There's some great suggestions already that I'd second (I've only read Zafon's Shadow of the Wind but he's an incredible writer) and Ruth Long's the only writer I'm not familiar with (and @dannymcg - we have been reading nearly all the same stuff lately: The Laundry Files and The Rook and the Bobby Dollar series, not to mention the Quiller series...:)).
And the Malcolm Pryce books suggested by @hitmouse are hilariously entertaining.:LOL:

A couple of others:
Kevin Hearne's Iron Druid Chronicles - more rural than urban, but good fun and lots of interesting languages and mythology mixed in.
Lilith Saintcrow's Jill Kismet series
Kalayna Price's Alex Craft series
 
Wow, an urban fantasy series set in Aberystwyth, now I've seen everything.

The closest thing I've found to the Dresden Files is the newish series by David B. Coe beginning with Spell Blind (published by Baen). Has the same supernatural PI feel and same entertaining, addictive factor.
 
Since you like Ben Aaronovitch you might like Jasper Fforde's Thursday Next. Not exactly urban fantasy, though it is definitely fantasy and some of it takes place in Swindon..... bit hard to categorise but has something of the same style of humour as Ben Aaronovith.

Since you like Felix Castor, (and if you'll forgive the self promotion) you just might like Hell of a Deal by Mark Huntley-James. Not quite as gritty as Felix. Also only one so far. Book 2 comes out sometime next year...
 
Kevin Hearne's Iron Druid Chronicles - more rural than urban, but good fun and lots of interesting languages and mythology mixed in.


love this ^^^ series.

Also Benedict Jacka's series (not 'urban' as such but still it's nice to have a series set in London TBH

Enjoying the Hellequin Chronicles by Steve McHugh (mainly set in modern times with some flashbacks)
 
Wow, an urban fantasy series set in Aberystwyth, now I've seen everything.

The closest thing I've found to the Dresden Files is the newish series by David B. Coe beginning with Spell Blind (published by Baen). Has the same supernatural PI feel and same entertaining, addictive factor.

I thought Benedict Jacka's Alex Verus books were really Dresden-esque; too Dresden-esque in fact. And I'm not much of a stickler for originality.
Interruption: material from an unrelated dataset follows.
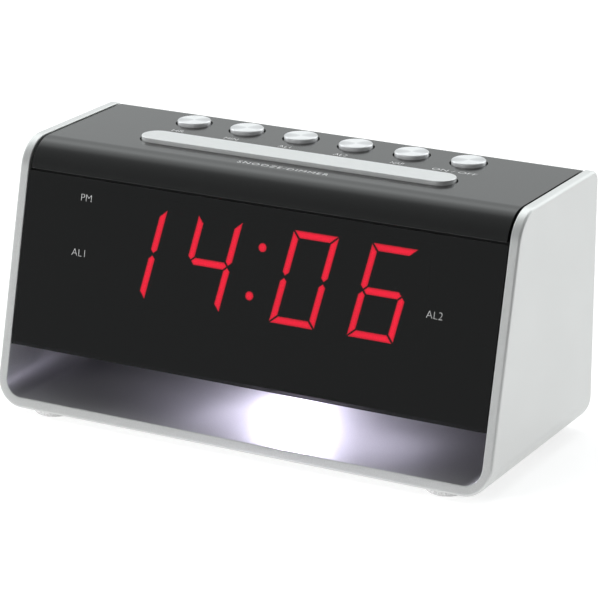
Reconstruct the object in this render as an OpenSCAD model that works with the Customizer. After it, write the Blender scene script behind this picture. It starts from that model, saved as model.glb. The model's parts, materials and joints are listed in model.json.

But it is slickly done, and there's clearly plenty who don't find it too similar based on sales.


Bedlam's Bards series by Mercedes Lackey w/Ellen Guon & Rosemary Edgehill (she switched writing partners halfway through the series) is good classic Urban Fantasy of the mortal magicians, fae, mysteries and pop culture style.

SPoots, how urban do you need your urban fantasy? Or are you open to rural fantasy/modern fairy tales as well?
 
Aberystwyth Mon Amour (& sequels) by Malcolm Pryce. Amusing noir urban detective fantasy set in the West Wales town.

As an Aber Boy, I second this! I met Malcolm Pryce when the first was released and he did a signing in what was then the local Ottakers book shop.
It's a bit weird reading them, as he will for example describe going down X Street, a real one, but at the end of it, emerge on the promenade, or down the harbour, when the real street does not.
The whole thing with the Druids thinking of themselves as Gangsters, is hilarious, and the thing with the Town's self described"elite" along with the Druids attending the Moulin club is not far from reality, in the exact area he describes, was a social club very simiilar, for those in the town with the highest self regard, despite all evidence to the contrary - dodgy businessmen, Slumlords, tax frauders etc those sort of people, the ones who "run the town" though the real place probably didn't have Moulin girls :( it closed down a while back - a new guy bought the building, did his first inspection, and found that not only had the elite driven the inside to the ground, wrecking the infrastructure but had, for example tried to hide the huge holes in some of the walls from him by draping flags, or banners over them, they had literally wrecked the place - old Landlord didn't have a clue, because they were so secretive they never told him about repair problems/issues. The new guy said right, its going to cost me £20,000+ to fix this place just to a basic standard, im going to have to raise the rent (they had also been paying something more akin to a "peppercorn" rent than a real world rent that reflected the real value, they refused, so he said, contract is up next month, so your either leaving, or your paying, they refused, and instead tried to start a smear campaign that failed, and made them look like the idiots they are, now they are homeless :D

The Physical Education Teacher in them, he sounded, in appearance identical to my PE Teacher in secondary school, except the real chap was a very nice guy, except where Rugby was concerned - "So what if its snowing, and fireballs from a broken up meteorite entering the atmosphere are crashing down, blowing big holes into the pitch, get your kit on, and get on the pitch!" Welsh PE Teachers are somewhat unreasonable with Rugby :(
It's always annoyed me a little, that the series has been light to non existence as to the actual Status of Wales within it, and the War in Patagonia. Wales appears to be some sort of at least semi autonomous State within them - far more than currrently - it declared and fought a War with Argentina in the 1960's in the series mythos!